Weld also intends to challenge Trump’s immigration policy, despite Republican voters’ strong support for it. “A policy or campaign based on anti-immigrant spleen and fervor is not a noble campaign,” he says. To make the case, Weld hearkens back to 1854, when the Whig Party broke up and ex-Whigs split between the new Republican Party and the anti-immigrant Know-Nothing Party. The Know-Nothings “had violent rallies and they were given to conspiracy theories,” Weld says. “They’re the lineal forebearer of the Trump movement. And they disappeared. And the other half of the party—the Mitt Romney and Jeb Bush half, if you will—nominated Abraham Lincoln and got him elected four years later.”
Somehow this comparison manages to be both historically accurate and politically suicidal. Comparing Lincoln to Jeb Bush, who finished out 2016 at home, bingeing on ESPN, is not a play for the average Republican primary voter.
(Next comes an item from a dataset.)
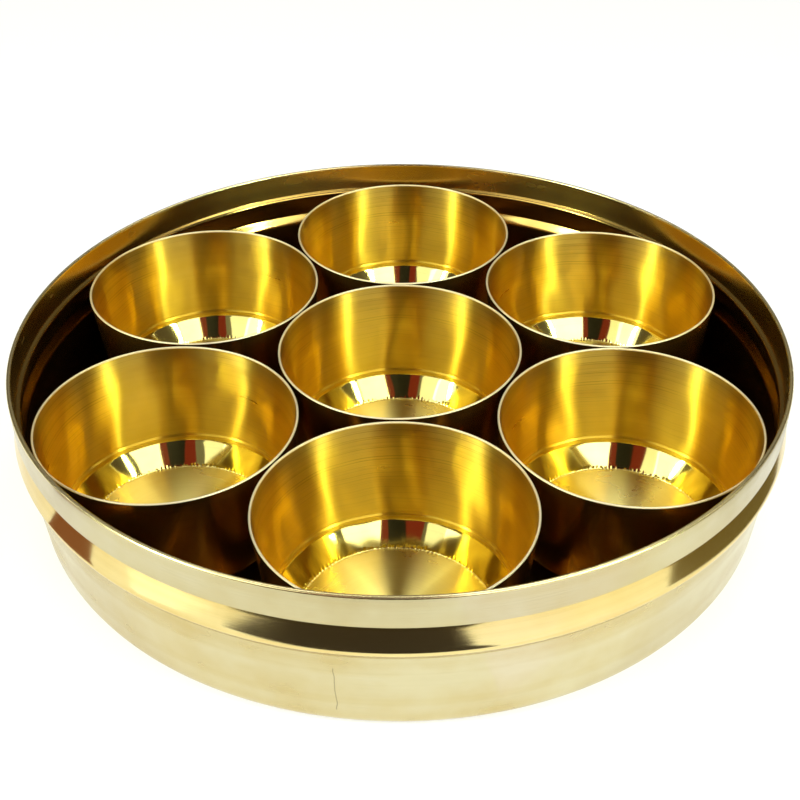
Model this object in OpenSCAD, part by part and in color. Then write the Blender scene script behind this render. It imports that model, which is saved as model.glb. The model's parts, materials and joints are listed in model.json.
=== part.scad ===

But this is precisely the point about Weld’s strategy. He’s not aiming to win over regular Republican primary voters, despite what his party affiliation might indicate. “I’ve always done better with Independents than I did with Republicans,” he says. Independents, he notes, make up about 40 percent of New Hampshire voters and can choose a Republican ballot in the state’s open primary. Weld also aims to enlarge the electorate by appealing to millennials and Gen-Xers with his willingness to fight climate change. “Millennials are not about to buy the argument that climate change and global warming is a hoax,” he says.